Diante da sua extrema complexidade, não me atreveria a discutir pensando em definir um tema como esse. Porém, na minha modesta opinião (aqui modéstia não tem nada a ver com aquela tão bem definida por Schopenhauer*; um dia converso com vocês sobre isso, vale a pena), deve ter um pouco de cada coisa.
A nossa ignorância chega a assustar, apesar da estupidez demonstrada todos os dias por homens que, detentores de um pequeno saber, exibem uma arrogância que mal conseguem disfarçar, quando querem. Sem dúvida, ainda teremos que avançar muito para identificar o nível de influência que sofremos por sermos filhos daquele pai e daquela mãe. Porém, não parece fácil negar essa influência.
Ao mesmo tempo, acredito firmemente que o exemplo é fundamental nas nossas vidas. O que ouvimos, de todos, mas, particularmente dos nossos pais, é muito importante, mas o que os vemos fazer talvez seja mais. Eles são os nossos ídolos; eles fazem, nós fazemos.
E é aí que reside um dos grandes problemas do momento; os pais se perderam. São cada vez mais freqüentes as notícias de jovens que infringem as mais elementares regras de convivência, e o farão por toda a vida. Será que tem relação com alguma coisa que vemos no dia-a-dia?
Já viram os pais na porta das escolas, levando e trazendo os filhos? Onde e como param os seus carros é o que menos importa. As faixas para pedestres, aquelas elevadas melhor ainda, não servem para outra coisa que não seja para parar os carros para entrarem e saírem os “donos do mundo”. Isso é tão elementar que qualquer estudante de psicologia sabe; se os pais não têm noção de limites, como esperar que os filhos tenham? São eles que chegam às faculdades cada vez mais arrogantes, mal educados. Certamente, muitos vão dizer; que bobagem, nada a ver uma coisa com a outra.

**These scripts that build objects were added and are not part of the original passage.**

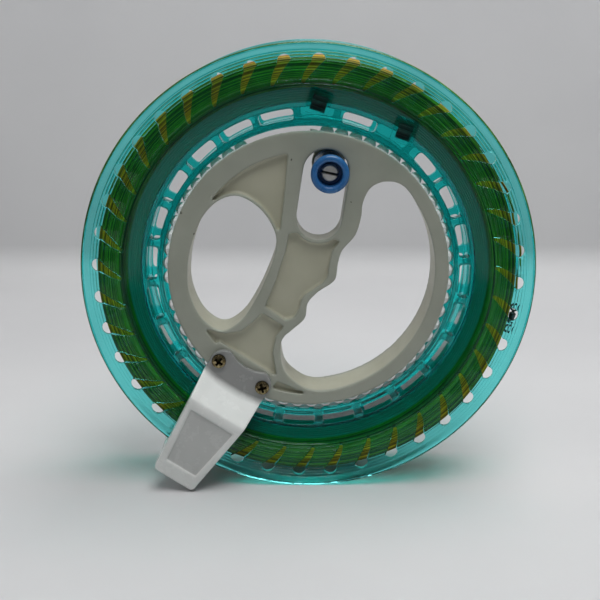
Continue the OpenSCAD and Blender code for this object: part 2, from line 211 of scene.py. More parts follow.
def clear(name, colour, shadow, ior, thick=None, clarity=1.0):
    """Clear plastic. Lamps shine through it with a tint, so that what lies behind is lit.
    thick is the deeper colour of the mouldings inside the flanges' bands."""
    k = Look(name)
    dark, light = tuple(c * 0.93 for c in colour), tuple(min(1, c * 1.05) for c in colour)
    tone = k.ramp(k.noise(45, 3), [(0.3, dark), (0.7, light)])
    if thick:
        far = k.node("MapRange", {"From Min": (BAND_R - 0.6) * MM, "From Max": (BAND_R + 0.4) * MM,
            "To Min": 1.0, "To Max": 0.0})
        k.link(k.radius(), far.inputs["Value"])
        mix = k.node("Mix", data_type="RGBA")
        k.link(far.outputs["Result"], mix.inputs["Factor"])
        k.link(tone, mix.inputs["A"])
        mix.inputs["B"].default_value = (*thick, 1)
        tone = mix.outputs["Result"]
    gloss = k.spread(k.noise(180, 3), 0.01, 0.06)
    peel = k.bump(k.noise(240, 2), 0.03, 0.0003)
    body = k.principled(tone, gloss, peel, Transmission_Weight=clarity, IOR=ior)
    lamp = k.node("BsdfTransparent", {"Color": (*shadow, 1)})
    mix = k.node("MixShader")
    k.link(k.node("LightPath").outputs["Is Shadow Ray"], mix.inputs["Fac"])
    k.link(body, mix.inputs[1])
    k.link(lamp.outputs["BSDF"], mix.inputs[2])
    return k.surface(mix.outputs["Shader"])


def metal(name, dark, light, rough, scale, deep=None):
    """Plated metal with dulled patches and fine scratches. Between the two depths of deep, in mm along Y,
    it darkens into a painted shade for a recess."""
    k = Look(name)
    colour = k.ramp(k.noise(scale, 4, 0.6), [(0.35, dark), (0.62, light)])
    if deep:
        # painted shade: metal deeper than the top of the screw head, in the cross recess and round the head's lower
        # side, is darkened almost to black
        recess_shade = k.node("MapRange", {"From Min": deep[0] * MM, "From Max": deep[1] * MM, "To Min": 0.04, "To Max": 1.0})
        k.link(k.split()["Y"], recess_shade.inputs["Value"])
        colour = k.times(colour, k.grey(recess_shade.outputs["Result"]))
    gloss = k.spread(k.noise(scale * 3, 3), rough - 0.1, rough + 0.14)
    scratch = k.bump(k.noise(scale * 6, 2), 0.06, 0.0001)
    return k.surface(k.principled(colour, gloss, scratch, Metallic=1.0))


def cord_look():
    """Wound synthetic line: gold, a little different from turn to turn, with the twist as bumps."""
    k = Look("line_gold")
    # turns differ by radius and depth, so the colour is looked up there
    ring = k.node("CombineXYZ")
    k.link(k.radius(), ring.inputs["X"])
    k.link(k.split()["Y"], ring.inputs["Y"])
    turns = k.noise(1500, 1, coords=ring.outputs["Vector"])
    colour = k.ramp(turns, [(0.4, (0.11, 0.06, 0.001)), (0.5, (0.34, 0.21, 0.004)), (0.6, (0.66, 0.42, 0.012))])
    shade = k.ramp(k.noise(130, 4, 0.6), [(0.3, (0.6, 0.66, 0.5)), (0.7, (1, 1, 1))])
    # the lowest turns, behind the thick band, are painted a teal colour for the coloured light that reaches them
    # through it
    low = k.node("MapRange", {"From Min": (BAND_R - 0.9) * MM, "From Max": (BAND_R - 0.3) * MM,
        "To Min": 1.0, "To Max": 0.0})
    k.link(k.radius(), low.inputs["Value"])
    mix = k.node("Mix", {"B": (0.07, 0.40, 0.29, 1)}, data_type="RGBA")
    k.link(low.outputs["Result"], mix.inputs["Factor"])
    k.link(k.times(colour, shade), mix.inputs["A"])
    twist = k.bump(k.noise(2600, 3, 0.6), 0.6, 0.0003)
    return k.surface(k.principled(mix.outputs["Result"], 0.55, twist, Specular_IOR_Level=0.25))


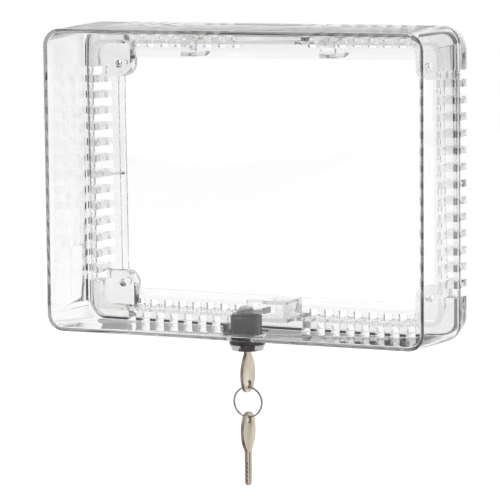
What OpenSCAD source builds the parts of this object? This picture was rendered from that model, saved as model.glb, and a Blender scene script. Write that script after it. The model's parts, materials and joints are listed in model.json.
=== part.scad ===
// Clear thermostat guard with a key lock.
// A slotted ring base is screwed to the wall round the thermostat. A deep clear cover
// hooks over the top of the ring, swings down over it and is held by a cam lock in its
// bottom wall. Two keys hang from the lock on a split ring.
// Frame: X to the right, Y into the wall, Z up. The origin is the centre of the four
// screw holes on the wall face of the ring base. "Depth" is the distance in front of the wall.

/* [Cover] */
// Width of the front face
cover_w = 240; // [210:1:280]
// Height of the front face
cover_h = 179; // [160:1:220]
// Depth from the wall to the front face
box_depth = 71.5; // [68:0.5:90]
// Wall thickness of the cover
cover_wall = 2.3; // [1.8:0.1:3]
// Corner radius of the cover
cover_r = 10; // [8:0.5:14]
// Radius of the round rear edge at the top, on which the cover tilts
tilt_r = 1.2; // [0.8:0.1:1.6]
// Length of that round edge
tilt_len = 216; // [180:1:218]
// How far each side wall leans out by its rear rim
side_lean = 1; // [0:0.1:2]
// How far the top and bottom walls lean out by the rear rim
top_lean = 2; // [0.5:0.1:3]
// Radius of the rounded edge of the front face
front_edge_r = 1.8; // [1:0.1:2.4]
// Thickness of the bead round the rear rim
rim_w = 4.2; // [3.4:0.1:5]
// Depth of the bead round the rear rim
rim_h = 4; // [2:0.5:6]
// Depth of the shallow bare label recess in the left wall
label_recess = 0.3; // [0.1:0.1:0.6]
// Height of the label recess
label_h = 34; // [20:1:40]
// Width of the label recess
label_w = 24; // [16:1:28]

/* [Hooks] */
// Distance of each hook from the middle
hook_x = 44.3; // [35:0.1:60]
// Width of each hook
hook_w = 9.6; // [7:0.1:12]
// Thickness of the hook's web and finger
hook_t = 2.6; // [2:0.1:3]
// Gap between the hook's web and the front edge of the ring
hook_gap = 1.2; // [0.8:0.1:2]
// How far the saddle sits above the ring's top wall
saddle_gap = 0.3; // [0.2:0.05:0.5]
// Extra room kept round the swing of the ring's edge
swing_clear = 0.4; // [0.3:0.05:0.6]
// Depth at which the finger of each hook ends
finger_end = 8; // [6:0.5:12]

/* [Ring base] */
// Depth of the outer ledge, on which the cover's rim seats
ledge_depth = 13.8; // [11:0.1:16]
// How far the ledge stays inside the cover's rim
ledge_inset = 1.8; // [1:0.1:2.4]
// Width of the outer ledge
ledge_w = 7.6; // [6:0.1:9]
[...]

Dos 11 aos 17 anos morei em um edifício em que as famílias tinham um padrão sócio/cultural/financeiro relativamente próximo, mas também moravam algumas, digamos, com nível mais elevado. Nesse período presenciei algumas vezes, e até hoje vejo isso, os pais brigarem com os porteiros do edifício por estes reclamarem, com o maior cuidado do mundo, dos seus filhos. Malditos porteiros (reclamar dos nossos filhos, só podem ser malditos). Assim crescem, podendo tudo.
Parece que as escolas e os professores existem para agradar aos filhos. Nas particulares, incluam-se aí as faculdades, cada vez mais comum na vida dos brasileiros, esse processo é mais marcante, pois eles “pagam para isso”. O estacionamento destinado aos professores (será que ainda existe algo que se pareça com respeito às normas?) é frequentemente utilizado por alunos. O argumento? Eu pago.
Lembram da cena chocante de recente episódio de agressão a uma mulher (somente mais um) flagrada pelas redes de televisão, em que um dos pais entra na delegacia com o argumento, “eles são crianças, não podem ser presos, são jovens, universitários, têm endereço”?
Hereditariedade ou exemplo?
* Arthur Schopenhauer – filósofo alemão do século XIX, conhecido como o filósofo do pessimismo.